Multi-way sentiment classification of Arabic reviews

Multi-way sentiment classification of Arabic reviews The evolution of the Web and the appearance of new technologies led to the rise of new ways for the Internet users to express their opinions and feelings regarding different aspects of life. Such expressions are written in an unstructured way using natural languages. They hold a great deal of knowledge about the user’s opinions and reactions on various subjects. As a result, a new field called Sentiment Analysis (SA) has come into existence to address the complicated task of extracting such opinions or sentiments from the massive pool of unstructured text available online. Traditional works on SA consider only two sentiments: positive and negative. Multi-way SA sentiment analysis consider sentiments expressed using a star or ranking system. E.g., in a 5-star ranking system, the user’s opinion ranges from very negative (1 star) to very positive (5 stars). This version of SA is obviously much harder to handle which partly explains the limited number of works on it.
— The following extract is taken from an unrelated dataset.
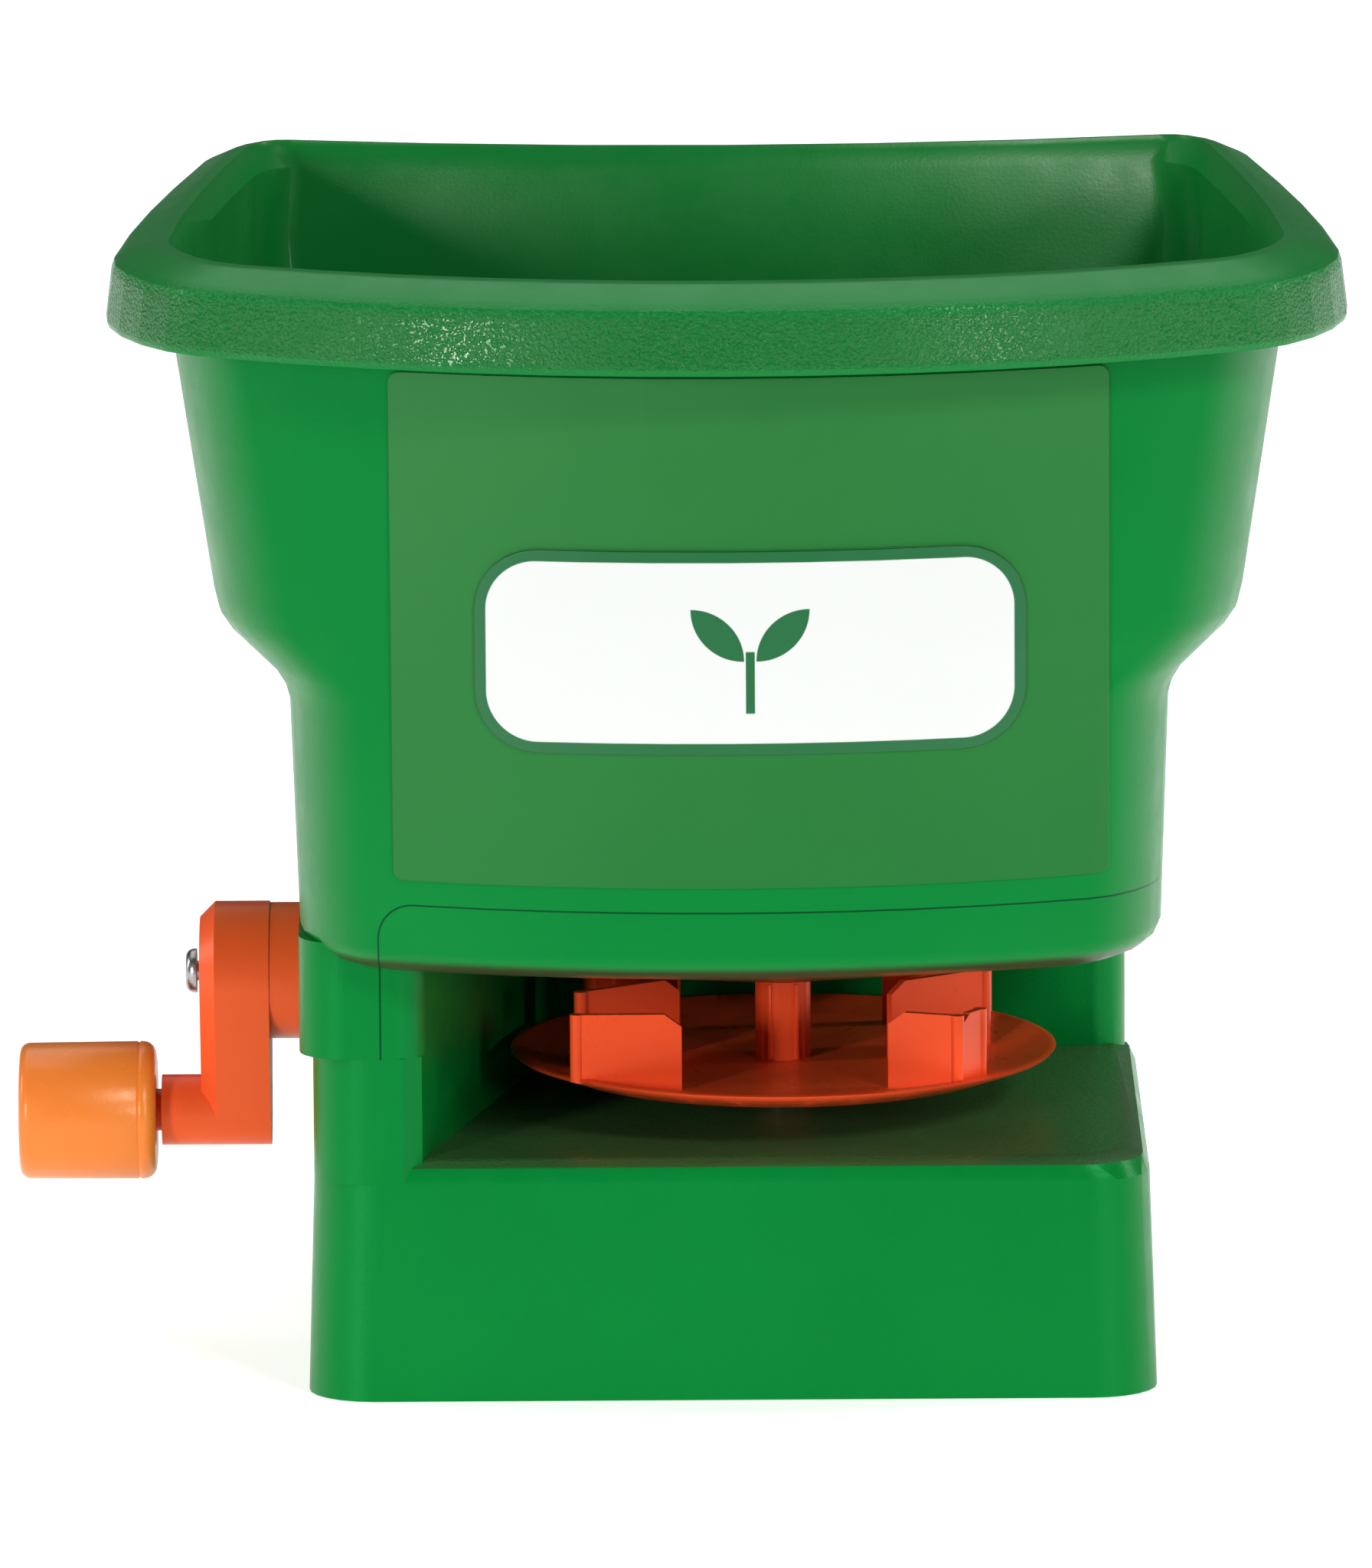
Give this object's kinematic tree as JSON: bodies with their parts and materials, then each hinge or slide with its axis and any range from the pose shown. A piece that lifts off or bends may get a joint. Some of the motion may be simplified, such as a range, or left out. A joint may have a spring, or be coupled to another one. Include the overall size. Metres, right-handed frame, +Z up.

Moreover, we focus in this work on the Arabic language, which is largely understudied compared to the English language. In this work, a new and relatively large Arabic dataset is used. The dataset, called the Large Arabic Book Reviews (LABR) dataset, is gathered from an online book reviews website. The objective of this work is to perform baseline experiments on this dataset by applying the Bag-Of-Words words coupled with the most popular classifiers. We also investigate the effect of stemming and balancing the dataset. The obtained accuracies are low confirming the intuition that the multi-way SA problem is very difficult and needs further attention.